Stellenbosch University is fairly large, but manageable…it gets smaller and smaller everyday as I understand the layout more. Stellenbosch University is in Stellenbosch the town…it seems the town is very much like a University town (similar to Pitt but not as city-like).  Stellenbosch is very historical so all the buildings are very cool looking. There is also a decent sized mall right in town (very helpful miscellaneous things I need).

So far, I have met many international students. The South African students are not yet moved in (only the freshman are). The residence halls here are somewhat like American sororities/fraternities—so first-years must apply, be accepted and then have orientation with their hall (similar to rush week). So all week long from 6 am to about 11 pm you hear chants, music, etc. from all of these different resident hall groups.  As for international students,  it is really awesome meeting people from all around the world—France, Norway, Finland, Singapore, Germany, China, different countries in Africa, etc. Everyone speaks English (but I do feel bad not knowing a second language here since every other country does).

Thanks to a journal that I have been keeping due to Rachel’s demands, I have a pretty detailed list of what I have done everyday so far.

This past Friday I went to the international dinner. There was a lot of food, music, some African dancers, and of course people from all around the world. Earlier that day, some friends and I went to an outdoor café called Tastebuds. The food here is SO good—although I have not yet eaten traditional South African food (haha). A lot of the food is American or other ethnicities (Italian, Thai, etc.). But whatever it is, I have not had a bad meal here yet. My roommates and I have been trying to cook dinner based on a limited experience but it has been working out fairly well. Sometimes we have a few flats come together and we do a potluck sorta thing.

International dinner

International dinner

Saturday a few friends and I decided to try out one of the residence hall “sororities”. We all were given a shirt to wear so we all matched, then we had to participate in this recycling fashion show. It seemed really awesome for Freshman, but not for international students who would only be in Stellenbosch for about 5 months. Needless to say, my friends and I snuck out of that event after about 90 minutes. From there we went to a wine parade. Stellenbosch is a wine town… there are vinyards everywhere (the wine is also only about $4 a bottle). Later that day was a wine festival where you only paid about $3 to wine taste an endless amount of wines.

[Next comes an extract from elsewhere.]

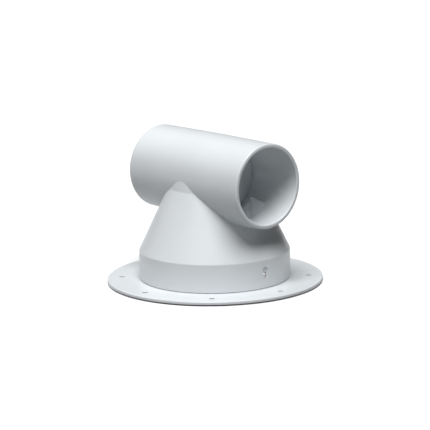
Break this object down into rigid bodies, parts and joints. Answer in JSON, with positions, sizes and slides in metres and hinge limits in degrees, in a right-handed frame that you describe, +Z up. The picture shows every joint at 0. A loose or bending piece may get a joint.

Interesting Residence hall "sorority"

Interesting Residence hall “sorority”


Wine festival!

Wine festival!

Wine parade

Wine parade

Sunday I traveled to Cape Town! We went to Cliffton beach—it was absolutely beautiful (mountains on one side of the beach and the ocean on the other). It was stunning but very hot and the sun is powerful. Everyone got pretty burnt—but I am proud to say that I did not get too burnt.

Cliffton beach

Cliffton beach

Today is mostly a free day. Yay! I don’t start classes till next Monday.

Living in Stellenbosch is awesome, but is not an accurate view of South Africa. Stellenbosch is primarily Afrikaans—mostly white and wealthy. South Africa as a whole is very poor. The wealth disparity is crazy. When traveling into Cape Town, we drove past thousands of homes made out of sheets of metal. Once you enter Cape Town, the environment changes and you are once again surrounded with wealth.  To put it into a few words, there was a sign when entering Cape Town: written in spray paint it said, “this city only works for a few”.  It is very true, while I am so privileged to be able to stay in Stellenbosch, the unfortunate reality is that the average South African citizen cannot. I hope to learn more about the economic state and the disparity between people during my classes and the LSCE program.

Overall, South Africa has been great. While it is sometimes difficult to adjust to certain aspects of life, I know I couldn’t have chosen a better place to Study Abroad.

Until next time!,


3 thoughts on “Week One

  1. Hey Leah, sounds like you are experiencing a good orientation so far. I am glad to hear that life and the environment is comfortable.